LAS VEGAS - One Las Vegas shooting range was selling "take a shot at love" packages that include 50 submachine gun rounds. Another offered wedding packages in which the bride and groom can pose with Uzis and ammunition belts. And a third invited lovebirds to renew their vows and shoot a paper cutout zombie in the face.
Never known for its understatement or good taste, Sin City is bucking the national trend of avoiding flippant gun promotions after the Newtown, Conn., elementary school shooting. Instead, it is embracing tourists' newfound interest in big guns the only way it knows how: by going all in.
The newest crop of outlandish Valentine's Day offers was no exception.
Capitalizing on the state's relaxed gun laws, shooting ranges offer an armory of military-grade weapons that aren't accessible in other states. And because this is Las Vegas, the ranges also allow customers to destroy photographs of exes, make souvenir T-shirts full of holes and shoot fully-automatic weapons in barely-there bachelor party man-kinis.
Some gun control advocates say the promotions trivialize the dangers of high-powered weapons.
"These gun stores and shooting ranges offer bad puns in poor taste in their efforts to put a happy face on firearms, yet each day more than 86 Americans die from gun violence," said Newtown native Josh Sugarmann, who is executive director of the Washington D.C.-based Violence Policy Center.

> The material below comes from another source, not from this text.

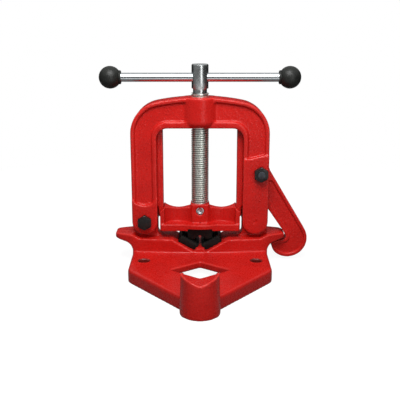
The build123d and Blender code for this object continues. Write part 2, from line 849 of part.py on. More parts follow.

"While Las Vegas gun promoters present assault rifles with high-capacity ammunition magazines as harmless Valentine's Day props, the vast majority of Americans understand their true role: military-bred weapons that threaten police and public safety."

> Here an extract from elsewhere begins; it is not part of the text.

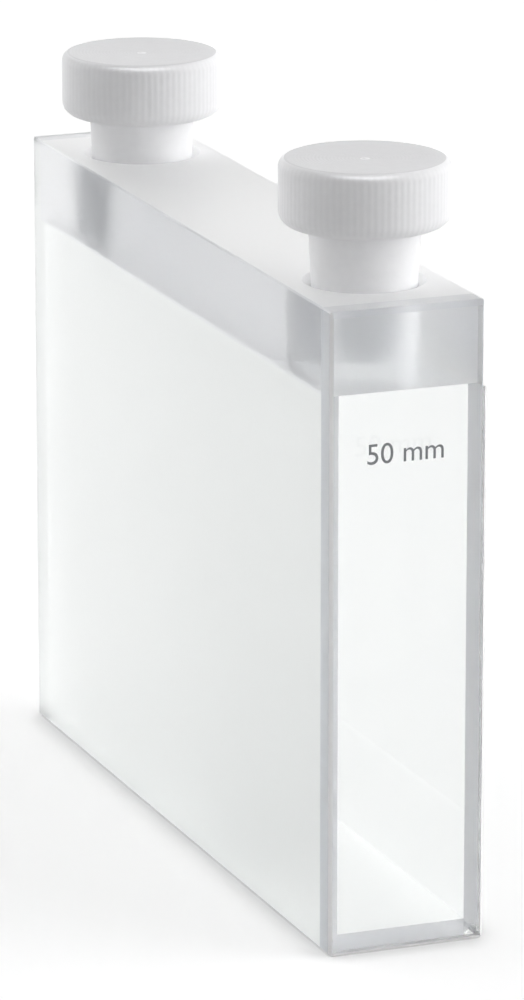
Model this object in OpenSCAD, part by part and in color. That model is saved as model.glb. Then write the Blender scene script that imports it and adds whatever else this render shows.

At least half a dozen ranges opened in Las Vegas last year, triggering a marketing arms race.
Before visitors even pick up their bags at McCarran International Airport, they are confronted by ads for the Gun Store, Las Vegas' most venerable shooting range. One ad features a blonde posing with an MP5 submachine gun under the words, "Try one."
Machine Gun Las Vegas, which opened last winter, hires former go-go dancers as hostesses and sells its "femme fatale" package with the slogan, "There's nothing like the scent of Cordite in a woman's hair." (Cordite is an alternative to gunpowder).
"We give what people are asking for, whether it's the 'mob experience' and they want to test a Tommy gun, or a bachelor package, and they want a limo to take them to the club afterward," said Lianne Heck, marketing director at Range 702, which opened in October.
This year, shooting ranges extended their tongue-in-cheek promotions to Valentine's Day, always a moneymaker in this matrimony-and-sex-obsessed town.
The Guns and Ammo Garage offered free weddings performed by Jimmy "Mac" McNamara, the "Pistol Packing Preacher," because nothing makes a memory quite like the sound of gunfire.
"To me it's not the shooting, it's the amendments and our rights as Americans and as citizens of this country," McNamara said after
marrying a couple beside an arch made of rifles.
The Gun Store has extended the gimmick beyond Valentine's Day and built a permanent "shotgun weddings" chapel.
Bob MacDuff said his "I do's" there last July, then posed with AK-47s for wedding pictures and went shooting with his 25 guests.
"For people who are gun people, you can't find a better option," said MacDuff, of Alberta, Canada.
In the wake of the Dec. 14 shootings, many companies curtailed their activities to avoid giving offense.
Groupon, the online coupon giant, halted gun-related promotions, video game company Electronic Arts scrubbed its website of links to weapons retailers and the 3-D printing company MakerBot began removing blueprints for guns from its database.
Fox pulled episodes of "Family Guy" and "American Dad" that made jokes about the punishment of children.
British tabloids chided Las Vegas gun ranges for failing to follow suit.
"What hope for the US when couples can now get married with weapons?" read the headline of a Jan. 7 article in the Sun reporting that that no couples had canceled their shotgun weddings after the national tragedy.
The finger wagging rankled Emily Miller, wedding officiant and head of marketing for the Gun Store, who said the high-powered weapons allow tourists to live out a wild-west fantasy.
"People always want to put a spin on it like it's a hostile or angry thing," she said. "Really, customers just want to have fun. It's like a bucket list item."
At least one gun control advocate agrees with her.
In what might be called a Valentine to the shooting range industry, a spokesman for the Washington D.C.-based Coalition to Stop Gun Violence said Vegas' public embrace of shooting might cause people to associate it with other Sin City favorites like gambling, benders and ill-conceived hook-ups.
"If anything, this will maybe enforce the image of guns as something that are bad for you," he said.